Pengamat: Tak Bisa Ditawar, Pemerintah Jokowi Sebaiknya Segera Tuntaskan RUU Migas
"Sebenarnya di periode lalu (pemerintaha SBY) atau di 2013 RUU Migas tersebut bisa disahkan, tapi kan saat itu momentumnya kurang baik."
Penulis: Choirul Arifin
TRIBUNNEWS.COM, JAKARTA- Proses pembahasan revisi atas Undang-Undang (RUU) Migas Nomor 22 Tahun 2001 tentang Minyak dan Gas Bumi (Migas) atau pembahasan RUU Migas yang baru diyakini karena banyaknya kepentingan di internal DPR RI.
Pengamat energi Komaidi Notonegoro berharap, Pemerintah dan DPR segera menentukan deadline kapan seharusnya RUU Migas tersebut bisa disahkan menjadi undang-undang.
"Pengesahan UU Migas lebih cepat lebih baik. Sudah delapan tahun RUU Migas dibahas, rasanya tidak masuk akal saja kalau masih berkutat dengan masalah yang sama," kata Komaidi kepada awak media, di Jakarta, baru-baru ini.
Hal serupa disampaikan pengamat energi Universitas Trisakti, Jakarta, Pri Agung Rakhamanto. Menurutnya, harus ada target kapan RUU Migas itu disahkan menjadi UU Migas.
Jika tidak disahkan pada periode pemerintahan yang sekarang (2014-2019), prosesnya akan semakin bertele-tele.
"Sebenarnya di periode lalu (pemerintaha SBY) atau di 2013 RUU Migas tersebut bisa disahkan, tapi kan saat itu momentumnya kurang baik. Salah satunya karena Kepala BP Migas (Rudi Rubiandini) ditangkap KPK," ungkap Pri Agung.
RUU Migas telah dibahas sejak 2008. Setelah Mahkamah Agung membubarkan BP Migas tahun 2012, lalu pemerintah juga membubarkan Satuan Kerja Khusus Pelaksana Hulu Minyak dan Gas Bumi (SKK Migas) tahun 2015, revisi RUU Migas menjadi kian penting. UU Migas dibutuhkan sebagai payung hukum untuk memutuskan hal-hal strategis terkait migas.

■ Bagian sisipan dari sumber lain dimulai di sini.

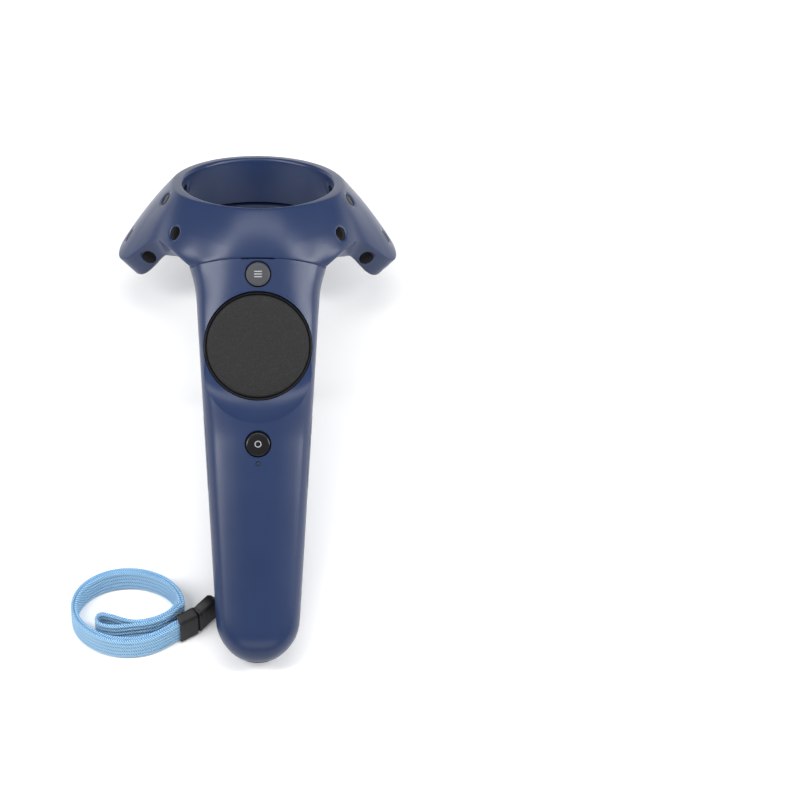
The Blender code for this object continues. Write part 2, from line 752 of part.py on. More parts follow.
def trackpad(frame):
    axis = pad_axis()
    turned("trackpad_cap", PAD_CENTRE, axis,
           ((PAD_RADIUS, -2.2), (PAD_RADIUS, -0.7), (PAD_RADIUS - 0.25, -0.25), (PAD_RADIUS - 0.8, 0.0)),
           CHARCOAL, count=44, origin=PAD_CENTRE, parent=frame)
    bezel = cylinder("trackpad_bezel", PAD_CENTRE - axis * 5.4, PAD_CENTRE - axis * 0.15,
                     BEZEL_RADIUS, BLACK, count=44, parent=frame)
    cut(bezel, cylinder("cut_bezel_cup", PAD_CENTRE - axis * 4.6, PAD_CENTRE + axis * 3,
                        PAD_RADIUS + 0.3, count=44, parent=frame))
    cut(bezel, cylinder("cut_bezel_floor", PAD_CENTRE - axis * 9, PAD_CENTRE + axis * 3, 7.0,
                        count=24, parent=frame))
    cylinder("trackpad_board", PAD_CENTRE - axis * 3.3, PAD_CENTRE - axis * 2.5, 19.0, BOARD,
             count=32, origin=PAD_CENTRE, parent=frame)
    cylinder("trackpad_switch", PAD_CENTRE - axis * 6.9, PAD_CENTRE - axis * 4.1, 3.0, GREY,
             count=16, parent=frame)


def round_button(name, z, look, frame):
    """A button whose face stands just proud of the handle, with a retaining flange and a stem."""
    face = handle_front_y(0.0, z)
    inner = face + WALL
    made = turned(name, (0, face, z), (0, -1, 0),
           ((1.8, face + 6.3), (1.8, face - inner - 1.1), (5.7, face - inner - 1.09), (5.7, face - inner - GAP),
            (BUTTON_RADIUS, face - inner - GAP + 0.01), (BUTTON_RADIUS, 0.1), (BUTTON_RADIUS - 0.45, 0.45)),
           look, count=28, origin=(0, face, z), parent=frame)
    word = name.split("_")[0]
    block(f"{word}_switch", (-2.2, -5.6, z - 2.2), (2.2, BOARD_FRONT_Y - GAP, z + 2.2), GREY, parent=frame)
    return made


def grip(side, frame):
    """A side plate cut out of a slightly swollen handle, with a stem towards its switch."""
    word = "right" if side > 0 else "left"
    low, high = sorted((side * 13.0, side * 32.0))
    outline = stadium(GRIP_HALF_LENGTH, GRIP_HALF_HEIGHT, 0.4, GRIP_Z)
    made = prism(f"grip_button_{word}", outline, low, high, BLUE,
                 origin=(side * 21.0, 0.4, GRIP_Z), parent=frame)
    boolean(made, as_cutter(handle_solid(f"grip_skin_{word}", -GRIP_PROUD, 0.0, frame)), "INTERSECT")
    cut(made, handle_solid(f"cut_grip_back_{word}", 1.9, 2.0, frame))
    add(made, cylinder(f"grip_stem_{word}", (side * 20.2, 0.4, GRIP_Z), (side * 15.6, 0.4, GRIP_Z),
                       1.6, count=12, parent=frame))
    low, high = sorted((side * 11.8, side * 14.4))
    block(f"grip_switch_{word}", (low, -2.4, GRIP_Z - 3.0), (high, 3.0, GRIP_Z + 3.0), GREY, parent=frame)


TRIGGER_OUTLINE = (
    (12.0, 150.4), (16.4, 149.6), (20.0, 146.0), (21.9, 140.5), (22.5, 134.5), (22.9, 129.0), (24.3, 122.8),
    (27.2, 117.2), (29.6, 114.2), (29.9, 112.9), (28.6, 112.3), (25.4, 114.4), (21.4, 118.4), (18.2, 122.4),
    (14.6, 124.6), (14.6, 132.4), (11.3, 136.0), (11.3, 142.0), (5.6, 143.8), (4.7, 147.0), (5.6, 149.8),
    (8.4, 150.6),
)


def trigger(frame):
    made = prism("trigger", TRIGGER_OUTLINE, -TRIGGER_HALF_WIDTH, TRIGGER_HALF_WIDTH, BLACK,
                 origin=PIVOT, parent=frame)
    rounding = made.modifiers.new("rounding", "BEVEL")
    rounding.width = 1.0 * MM
    rounding.segments = 2
    rounding.limit_method = "ANGLE"
    rounding.angle_limit = math.radians(60)
    cut(made, cylinder("cut_trigger_bore", (-20, PIVOT.y, PIVOT.z), (20, PIVOT.y, PIVOT.z), 1.62, parent=frame))
    cylinder("trigger_pin", (-13.9, PIVOT.y, PIVOT.z), (13.9, PIVOT.y, PIVOT.z), 1.5, STEEL, parent=frame)
    cylinder("trigger_magnet", (0, 9.5, 139.0), (0, 11.0, 139.0), 2.0, STEEL,
             count=16, origin=PIVOT, parent=frame)
    block("hall_sensor", (-1.6, -0.5, 137.6), (1.6, 0.6, 140.4), BLACK, parent=frame)
    block("trigger_switch", (-3.0, -0.5, 118.4), (3.0, 7.2, 123.2), GREY, parent=frame)
    return made


def head_electronics(frame):
    """A curved board low in the far lobe, and the radio's antenna behind the handle's front."""
    rings = []
    for degrees in range(-14, 15, 4):
        angle, side = 180.0 - abs(degrees), 1 if degrees >= 0 else -1
        rings.append([from_ring(angle, side, radius, height)
                      for radius, height in ((40.4, -24.3), (43.9, -24.3), (43.9, -23.5), (40.4, -23.5))])
    loft("head_board", rings, BOARD, parent=frame, smooth=False)
    block("antenna", (-6.0, -8.3, 58.0), (6.0, -7.8, 72.0), BRASS, parent=frame)


def helix(name, centre, radius, wire, length, turns, frame):
    """A spring along Y as a curve with filled ends."""
    curve = bpy.data.curves.new(name, "CURVE")
    curve.dimensions = "3D"
    curve.bevel_depth = wire * MM
    curve.bevel_resolution = 1
    curve.use_fill_caps = True
    path = curve.splines.new("POLY")
    steps = turns * 9
    path.points.add(steps)
    for k in range(steps + 1):
        angle = math.tau * turns * k / steps
        spot = Vector((math.cos(angle) * radius, length * k / steps, math.sin(angle) * radius)) * MM
        path.points[k].co = (*spot, 1.0)
    made = bpy.data.objects.new(name, curve)
    made.location = Vector(centre) * MM
    made.parent = frame
    bpy.context.scene.collection.objects.link(made)
    curve.materials.append(material(name + "_look", *STEEL))
    return made


# ---------------------------------------------------------------- strap


def smooth_route(spots, steps):
    """A Catmull-Rom curve through the spots, with that many steps between two of them."""
    ends = [spots[0] * 2 - spots[1], *spots, spots[-1] * 2 - spots[-2]]
    route = []
    for a, b, c, d in zip(ends, ends[1:], ends[2:], ends[3:]):
        for k in range(steps):
            t = k / steps
            route.append(0.5 * (2 * b + (c - a) * t + (2 * a - 5 * b + 4 * c - d) * t**2
                                + (3 * b - a - 3 * c + d) * t**3))
    return [*route, spots[-1]]


def strap_route():
    """The doubled webbing's lower mid-line: out of the sleeve, once round the coil and back inside it."""
    middle, half = Vector(COIL_CENTRE), Vector(COIL_HALF_SIZE)
    start, end = Vector(SLEEVE_START), Vector(SLEEVE_END)
    along = (end - start).normalized()
    spots = [start + along * 2.5, start - along * 0.5]
    for degrees in (-62, -90, -118, -146, -172, 162, 135, 108, 80, 52, 26, 4):
        turn = math.radians(degrees)
        spots.append(middle + Vector((math.cos(turn) * half.x, math.sin(turn) * half.y)))
    for across, down in ((20.2, 0.2), (16.8, -3.2), (11.6, -5.8), (5.0, -7.2), (-2.0, -7.2), (-8.0, -6.2),
                         (-12.6, -5.0)):
        spots.append(middle + Vector((across, down)))
    return [Vector((spot.x, spot.y, 0.0)) for spot in smooth_route(spots, 3)]


def upright(spot, across, height):
    """The point beside a spot on the table, at that height up the leaning webbing."""
    return spot + across + Vector((0.0, math.sin(WEBBING_TILT), math.cos(WEBBING_TILT))) * height


def leaning_bar(name, route, sizes, look):
    """A bar of leaning rectangles along a route; sizes lists (thickness, bottom, top) for each point."""
    rings = []
    for k, (spot, (thickness, bottom, top)) in enumerate(zip(route, sizes)):
        forward = (route[min(k + 1, len(route) - 1)] - route[max(k - 1, 0)]).normalized()
        across = Vector((-forward.y, forward.x, 0.0)) * thickness / 2
        rings.append([upright(spot, -across, bottom), upright(spot, across, bottom),
                      upright(spot, across, top), upright(spot, -across, top)])
    return loft(name, rings, look, smooth=False)


def string_route():
    """From the connector round the bar inside the handle and back, in the controller's axes."""
    lean = math.radians(LEAN_DEG)
    nose = Vector(CONNECTOR_END).to_3d()
    forward = (nose - Vector(SLEEVE_END).to_3d()).normalized()
    across = Vector((-forward.y, forward.x, 0.0))
    strands = []
    for side in (1, -1):
        leave = upright(nose + forward * 3.0, across * side * 1.0, 2.3)
        out = nose + forward * 6.5 + across * side * 1.2 + Vector((0.0, 0.0, STRING_HEIGHT + 0.5))
        level = BAR_Z + side * 2.1
        under = -1.0 * side - 3.6
        drop = (level * math.sin(lean) + LIFT - STRING_HEIGHT) / math.cos(lean)
        strands.append((leave, out, level, under, drop))

    def to_controller(point):
        y, z = point.y - FORWARD, point.z - LIFT
        return Vector((point.x, y * math.sin(lean) - z * math.cos(lean),
                       y * math.cos(lean) + z * math.sin(lean)))

    leave, out, level, under, drop = strands[0]
    first = [to_controller(leave), to_controller(out), Vector((under - 1.6, drop, level + 0.3)),
             Vector((under + 1.6, drop - 0.9, level)), Vector((-1.0, BAR_Y + 1.4, level))]
    turn = []
    for k in range(7):
        angle = math.pi * k / 6
        turn.append(Vector((-1.0 + k / 3, BAR_Y - 2.1 * math.sin(angle), BAR_Z + 2.1 * math.cos(angle))))
    leave, out, level, under, drop = strands[1]
    second = [Vector((1.0, BAR_Y + 1.4, level)), Vector((-0.4, drop - 1.1, level)),
              Vector((-3.6, drop, level + 0.2)),
              to_controller(out), to_controller(leave)]
    return smooth_route([*first, *turn, *second], 3)


def tube(name, route, radius, look, parent):
    """A round cord along a route, as a curve with filled ends."""
    curve = bpy.data.curves.new(name, "CURVE")
    curve.dimensions = "3D"
    curve.bevel_depth = radius * MM
    curve.bevel_resolution = 1
    curve.use_fill_caps = True
    path = curve.splines.new("POLY")
    path.points.add(len(route) - 1)
    for point, spot in zip(path.points, route):
        point.co = (*(spot * MM), 1.0)
    made = bpy.data.objects.new(name, curve)
    made.parent = parent
    bpy.context.scene.collection.objects.link(made)
    curve.materials.append(material(name + "_look", *look))
    return made


def strap(frame):
    route = strap_route()
    width, thick = WEBBING_WIDTH, WEBBING_THICKNESS
    leaning_bar("strap_webbing", route, [(thick, 0.1, width)] * len(route), SKY)
    start, end = (Vector(spot).to_3d() for spot in (SLEEVE_START, SLEEVE_END))
    sleeve = leaning_bar("strap_sleeve", [start, end], [(thick + 2.4, 0.0, width + 1.0)] * 2, BLACK)
    along = (end - start).normalized()
    tip = Vector(CONNECTOR_END).to_3d()
    forward = (tip - end).normalized()
    spots = [end + forward * (GAP + 0.8), tip - forward * 1.0, tip + forward * 3.4]
    full = (thick + 2.2, 0.0, width + 0.2)
    connector = leaning_bar("strap_connector", spots, [full, full, (thick + 1.4, 0.4, 4.6)], BLACK)
    for obj in (sleeve, connector):
        rounding = obj.modifiers.new("rounding", "BEVEL")
        rounding.width = 0.5 * MM
        rounding.segments = 2
        rounding.limit_method = "ANGLE"
        rounding.angle_limit = math.radians(50)
    mouth = [start - along * 2.0, start + along * 3.2]
    cut(sleeve, leaning_bar("cut_sleeve_mouth", mouth, [(thick + 2 * GAP, -1.0, width + GAP)] * 2, None))
    pocket = [tip + forward * 2.2, tip + forward * 6.0]
    cut(connector, leaning_bar("cut_string_pocket", pocket, [(4.4, 0.9, 3.8)] * 2, None))
    tube("string_loop", string_route(), STRING_RADIUS, BLACK, frame)


def rest_cut(*parts):
    """Cuts the lowest points flat, at the table."""
    floor = block("cut_table", (-200, -300, -40), (200, 300, 0))
    for part in parts:
        cut(part, floor)


def lay_down():
    frame = bpy.data.objects.new("controller_frame", None)
    bpy.context.scene.collection.objects.link(frame)
    frame.rotation_euler = (-math.radians(90.0 - LEAN_DEG), 0.0, 0.0)
    frame.location = (0.0, FORWARD * MM, LIFT * MM)
    return frame


def main():
    clear_scene()
    frame = lay_down()
    front, back = handle_shells(frame)
    cover, base, carrier = head_shells(frame)
    head_screws(frame, cover, base, carrier)
    handle_screws(frame)
    chassis(frame)
    boards_and_battery(frame)
    trackpad(frame)
    menu = round_button("menu_button", MENU_Z, GREY, frame)
    cut(menu, block("cut_menu_flange", (-8.0, handle_front_y(0.0, MENU_Z) + WALL, MENU_Z - 8.0),
                    (8.0, -5.0, MENU_Z - 3.9),
                    parent=frame))
    round_button("system_button", SYSTEM_Z, BLACK, frame)
    light_face = handle_front_y(0.0, LIGHT_Z)
    cylinder("status_light_pipe", (0, light_face + 0.1, LIGHT_Z), (0, BOARD_FRONT_Y - GAP, LIGHT_Z), 0.7,
             ((0.5, 0.6, 0.5), 0.3), count=12, parent=frame)
    grip(1, frame)
    grip(-1, frame)
    trigger(frame)
    head_electronics(frame)
    helix("trigger_spring", (0, -0.1, SPRING_Z), 2.6, 0.32, 14.0, 5, frame)
    cylinder("lanyard_bar", (-6.0, BAR_Y, BAR_Z), (6.0, BAR_Y, BAR_Z), BAR_RADIUS, STEEL, count=16, parent=frame)
    strap(frame)
    rest_cut(base, back)


main()
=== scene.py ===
"""Looks for the VR motion controller: a smooth head and handle with sensor windows, a textured trackpad,
buttons, a trigger and a braided wrist strap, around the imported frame.

Shapes are worked out in millimetres in the controller's own axes: X to the right, Y from the trackpad
side to the trigger side, Z from the handle's end to the head. TO_ROW takes them to the row frame."""

import json
from math import asin, atan2, copysign, cos, degrees, hypot, pi, radians, sin, sqrt, tau

import bmesh
import bpy
from mathutils import Matrix, Vector


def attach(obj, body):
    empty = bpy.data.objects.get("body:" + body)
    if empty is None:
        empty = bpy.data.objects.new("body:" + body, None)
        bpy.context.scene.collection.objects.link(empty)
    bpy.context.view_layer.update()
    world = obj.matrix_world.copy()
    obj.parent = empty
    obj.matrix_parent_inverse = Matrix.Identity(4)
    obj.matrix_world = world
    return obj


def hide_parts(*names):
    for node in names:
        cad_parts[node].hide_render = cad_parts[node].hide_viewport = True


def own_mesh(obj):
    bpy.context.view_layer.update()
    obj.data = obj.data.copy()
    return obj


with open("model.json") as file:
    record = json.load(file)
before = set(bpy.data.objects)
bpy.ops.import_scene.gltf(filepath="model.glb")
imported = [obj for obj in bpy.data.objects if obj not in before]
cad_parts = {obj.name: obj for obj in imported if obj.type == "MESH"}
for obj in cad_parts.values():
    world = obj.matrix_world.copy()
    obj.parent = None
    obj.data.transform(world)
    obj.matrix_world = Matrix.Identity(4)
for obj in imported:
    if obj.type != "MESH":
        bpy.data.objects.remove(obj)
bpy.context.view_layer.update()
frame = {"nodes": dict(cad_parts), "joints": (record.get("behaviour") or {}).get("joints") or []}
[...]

Mengacu pada amanat Mahkamah Konstitusi (MK) pengganti SKK Migas haruslah berbentuk BUMN. "Itu jadi titik yg sudah lama diperbincangkan. sebaiknya dikembalikan saja ke keputusan MK," kata Pri Agung.
Menurut Komaidi soal itu terserah pemerintah apakah badan usaha milik negara ini nantinya bisa berdiri sendiri atau berjoin dengan pertamina yang sudah berpengalaman.
Terbitkan Perpu
Komaidi menanbahkan, jika pembahasan RUU Migas mandek di DPR, pemerintah sebaiknya berinisiatif menerbitkan peraturan pemerintah pengganti UU (perppu).
Perppu adalah domain pemerintah sehingga tidak perlu konsultasi dengan DPR, soalnya waktu sudah mepet tinggal 3 tahun, efektif 2 tahun.
Pri Agung juga membenarkan bahwa banyak pihak yang sudah membicarakan kemungkinan Perppu terkait RUU Migas. Namun perppu baru akan dikeluarkan jika pemerintah merasa masalah sudah genting.